Once again, this week rewarded the optimists. Bets on a September rate cut remained high, the S&P 500 extended its summer rally, and corporate fundraising stayed brisk. Bitcoin surged to records. Global equity funds pulled in $26 billion, led by US large caps, while bond funds added $26 billion. The MOVE Index of bond volatility fell to its lowest since 2022, and the VIX hovered near year-to-date lows.

Garrett Melson, a portfolio strategist at Natixis Investment Managers Solutions, has been adjusting allocations almost twice as often as usual — and, in some weeks, every few days — to fine-tune exposures as markets grind higher. The faster pace reflects not just policy volatility from the Trump administration but the speed of swings in market narratives.

“The direction of travel is that things continue to cool off here and eventually the consensus gets a little too bullish,” Melson said. His team has cut credit risk, added Treasuries, and kept only a slight overweight in technology, which he sees as still benefiting from the AI boom. He sees scope for a 5% to 6% pullback as sentiment runs hot, but doubts a major downturn is imminent. Treasuries, he said, remain a more reliable hedge than gold or commodities, which can fade in a prolonged slowdown.

That balance between chasing gains and guarding against reversals was tested repeatedly in the past week. Bulls celebrated Wednesday after a report showed tame consumer inflation, only to pare bets on imminent Fed rates cuts when wholesale prices jumped a day later. Yields rose and shares slipped again Friday as data showing weakening consumer sentiment blotted out a big jump in store sales.

Those swings kept a thin undercurrent of caution alive — and fed the debate over how much protection to keep in place. A measure of the relative cost of crash protection, skew in the S&P 500, has risen markedly. At the same time, leveraged ETFs with bullish tilts — a favorite tool for speculators — have seen nearly $9 billion of outflows in the past month, according to data compiled by Bloomberg.

The summer rally has sent S&P valuations higher than 22 times forward earnings, well above the 10-year average of around 18. Yet any impulse to hedge must answer to how effortlessly markets have brushed off shocks in recent years. So far, investors have absorbed years of elevated rates, trade frictions, and volatile policies with surprising ease. For allocators like Thooft and Melson, the challenge is deciding how much to respect that resilience, and how much to insure against the moment it gives way.

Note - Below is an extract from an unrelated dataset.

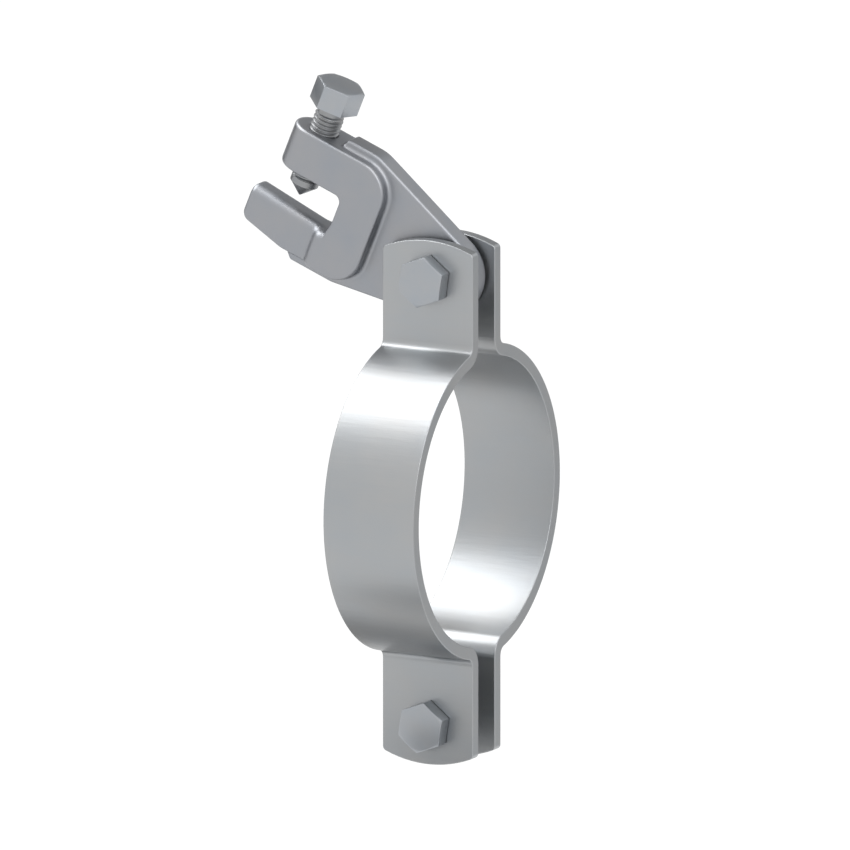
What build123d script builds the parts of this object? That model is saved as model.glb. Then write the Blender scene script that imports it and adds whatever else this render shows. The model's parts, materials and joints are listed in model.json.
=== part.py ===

Not everyone is responding with more trades or more hedges. Julie Biel, portfolio manager and chief investment strategist at Kayne Anderson Rudnick, has not made a single change to her 28-stock portfolio this quarter. She avoids derivatives and instead relies on what she calls “pure blue-blood winners” to carry through bouts of volatility. Investors, she said, have little patience for anything less certain, making the market prone to sharp pullbacks when sentiment shifts.

“FOMO is not the same thing as euphoria,” she said, describing a market dominated by the AI trade, where investors crowd into clear winners. “It means that when you hit a tricky period, everyone runs for the exits fast.”